# Riding in Ireland



## Reposado Man (May 31, 2005)

Though it's not exactly a MTB mecca, if you find yourself in Ireland, there is some decent riding to be had in the Ballinastoe trail network, about 30 minutes outside Dublin.

I hooked up with a tour company, which can be found at www.biking.ie -- we were staying with some friends, so I brought along their 13-year old son, who had never ridden trails before.

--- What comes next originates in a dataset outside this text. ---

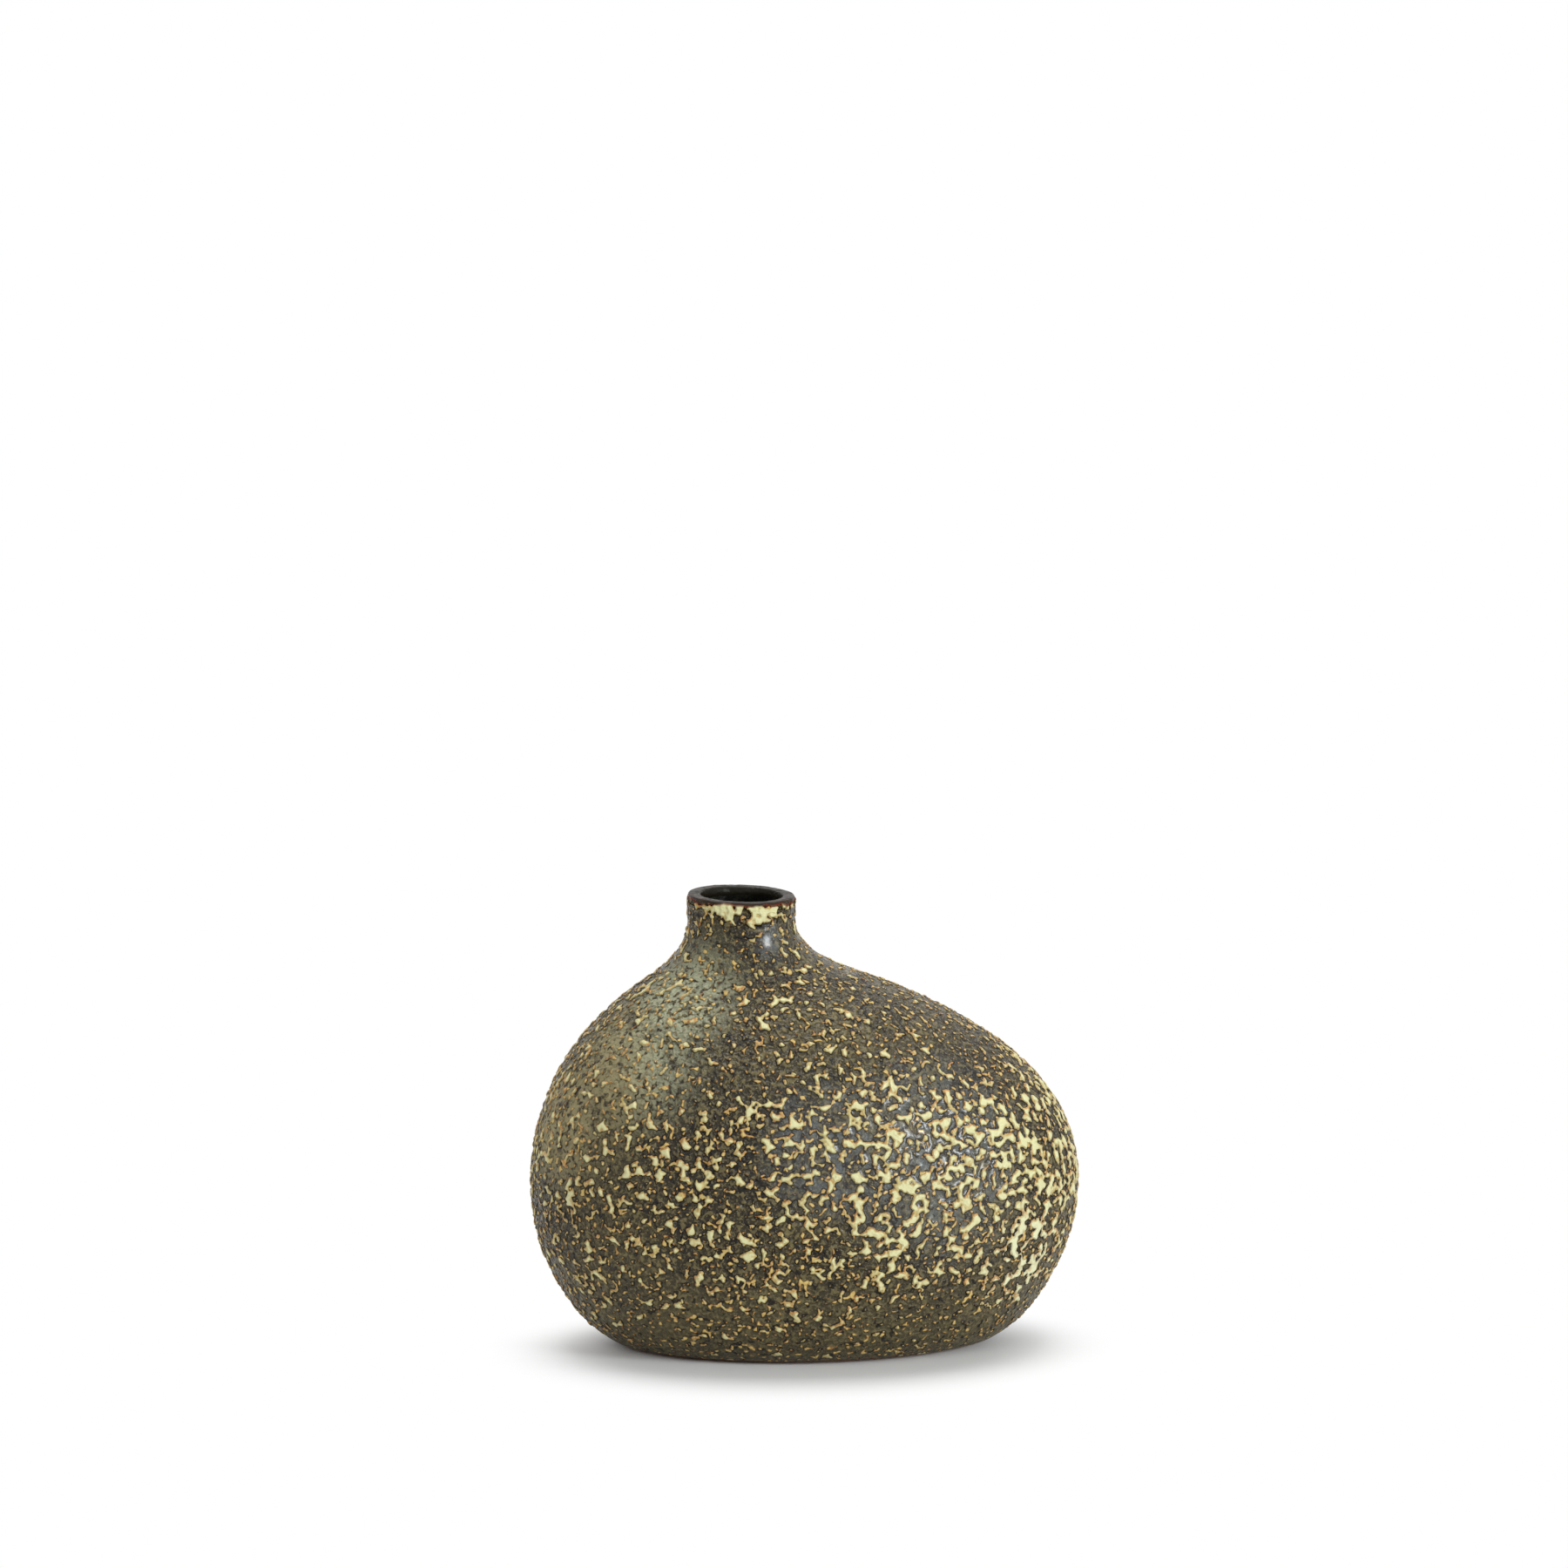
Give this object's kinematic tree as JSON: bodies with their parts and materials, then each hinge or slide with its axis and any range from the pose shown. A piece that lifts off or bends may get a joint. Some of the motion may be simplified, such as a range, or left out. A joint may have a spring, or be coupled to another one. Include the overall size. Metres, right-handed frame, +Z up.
{
  "type": "bud vase",
  "caption": "Small ceramic bud vase: a flattened pebble-shaped hollow body on an oval foot, with a short round neck set to one side and a speckled glaze.",
  "frame": {"origin": "on the ground under the middle of the body's widest part", "axes": "+Z up; +X along the body's width, with the neck at -X; +Y along its depth, towards the back"},
  "size_m": [0.1201, 0.08, 0.099],
  "materials": {
    "fired_clay": "unglazed, matt, fine toasted grain",
    "speckled_glaze": "semi-gloss dark olive-brown reactive glaze with raised cream islands and rust edges",
    "lip_glaze": "smooth gloss dark brown, rust-red where it thins over the edge",
    "liner_glaze": "gloss, near black"
  },
  "bodies": {
    "root": {"clay_body": "fired_clay", "outer_glaze": "speckled_glaze", "lip_glaze": "lip_glaze", "liner_glaze": "liner_glaze"}
  },
  "joints": []
}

Our guide was 2-time Irish Olympian Tarja Owens, who was as helpful, friendly and mellow as could be. We rented a couple Trek aluminum hardtails, nothing fancy, but they shifted, braked, and pedaled well. They also have some duallies in their rental fleet, which, in hindsight, might have been worth the extra coin. Trails are pretty rocky in sections, and with the omnipresent Irish precipitation, the extra traction and comfort would have been nice. The network has a little bit of everything -- fireroad, twisty singletrack, even a few boardwalk areas over sensitive lands (wouldnt call them skinnies, though, theyre pretty wide).

The ride was about 2.5 hours long, and I'd guess about 15 miles or so. The kid hung in there and was stoked afterward -- another convert made!


----------



## Damitletsride! (Feb 4, 2004)

Good crew of people at Biking.ie there. Glad you enjoyed it.


----------